Since the decision, the Roosevelt Room and Hanover have enjoyed a jolly relationship. Lavenue and Gobis say the developer, which is also its own general contractor, has communicated with them about everything happening next door – the tower will butt up right against the exterior wall of the Eleanor – and has reassured them that they will immediately fix anything that might happen to their building. (Neighbors at the Plaza Lofts have equally positive reports.) And both parties are excited to be near each other. "I think it's going to be really great to have an existing cool bar there next to us that has got some real character and reputation," Ott says. "I think people are trying to keep that authentic character of the street scene alive."
Hanover has now demolished the remaining buildings on the block to make way for its tower, which will have 310 rental apartments ranging from 550 to 3,000-plus square feet at rents between $1,900 and more than $12,000 a month.
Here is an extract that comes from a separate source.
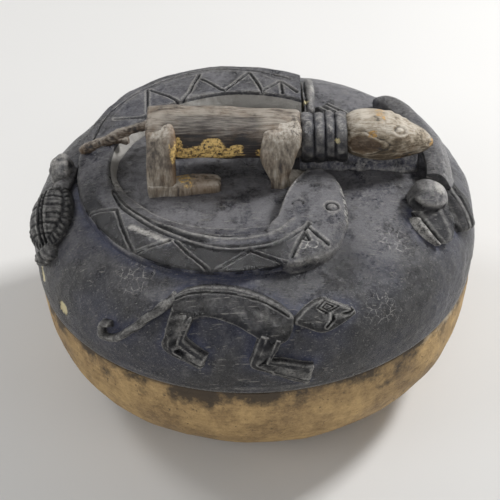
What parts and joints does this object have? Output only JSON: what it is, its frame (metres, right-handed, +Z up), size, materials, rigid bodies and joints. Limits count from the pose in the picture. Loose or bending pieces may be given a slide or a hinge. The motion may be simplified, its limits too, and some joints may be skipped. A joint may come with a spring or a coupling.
{
  "type": "lidded divination bowl",
  "caption": "Round carved wooden bowl with inner compartments and a domed lid bearing a coiled serpent, an animal for a handle and other beasts in relief.",
  "frame": {"origin": "centre of the flat base that the bowl rests on", "axes": "+Z up through the lid's crown, +X from the handle animal's tail towards its nose, -Y towards the relief beast on the front"},
  "size_m": [0.368, 0.3747, 0.2487],
  "materials": {
    "bowl_wood": "oiled tan hardwood, darkened by handling below the rim",
    "compartment_wood": "plain tool-cut hardwood",
    "lid_paint": "carved hardwood under worn blue-black paint",
    "neck_paint": "carved hardwood under thick dark paint",
    "handle_wood": "handled hardwood, paint worn off to brown wood"
  },
  "bodies": {
    "bowl": {"bowl_shell": "bowl_wood", "centre_well_ring": "compartment_wood", "partition_1": "compartment_wood", "partition_2": "compartment_wood", "partition_3": "compartment_wood", "partition_4": "compartment_wood"},
    "lid": {"lid_dome": "lid_paint", "serpent_band": "lid_paint", "serpent_head": "lid_paint", "serpent_tail_bar": "lid_paint", "handle_trunk": "handle_wood", "handle_neck": "neck_paint", "handle_head": "handle_wood", "handle_neck_web": "lid_paint", "handle_tail": "handle_wood", "handle_hind_leg_near": "handle_wood", "handle_fore_leg_near": "handle_wood", "handle_hind_leg_far": "handle_wood", "handle_fore_leg_far": "handle_wood", "beast_body": "lid_paint", "beast_head": "lid_paint", "beast_tail": "lid_paint", "beast_hind_legs": "lid_paint", "beast_fore_legs": "lid_paint", "tortoise_shell": "lid_paint", "tortoise_head": "lid_paint", "tortoise_foot": "lid_paint", "bird_body": "lid_paint", "bird_head": "lid_paint", "bird_bill": "lid_paint", "bird_wing": "lid_paint"}
  },
  "joints": [
    {"name": "lid_lift", "type": "slide", "parent": "bowl", "child": "lid", "axis": [0, 0, 1], "range_m": [0, 0.15]}
  ]
}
Ott says construction should start by October, once the site development permit comes in from the city.
The Roosevelt Room, meanwhile, still stands, looking a bit lonely next to a big vacant lot and surrounded by the echoes of hammer hitting steel as Downtown's metamorphosis carries on. But on Friday nights, behind the bar's unassuming divey exterior, hip Austinites order gin and whiskey drinks based on historical recipes and fill the room with talk of global politics while tourists laugh and take photos of a rum-blend cocktail from the 1930s, served flaming out of a metal skull. It's clear the business is still very much alive. "If anything," says Gobis, "I hope that this story shows other business owners down the line – with hopefully continued success – that you don't have to sell out and take that quick payday. Keep some of old Austin around."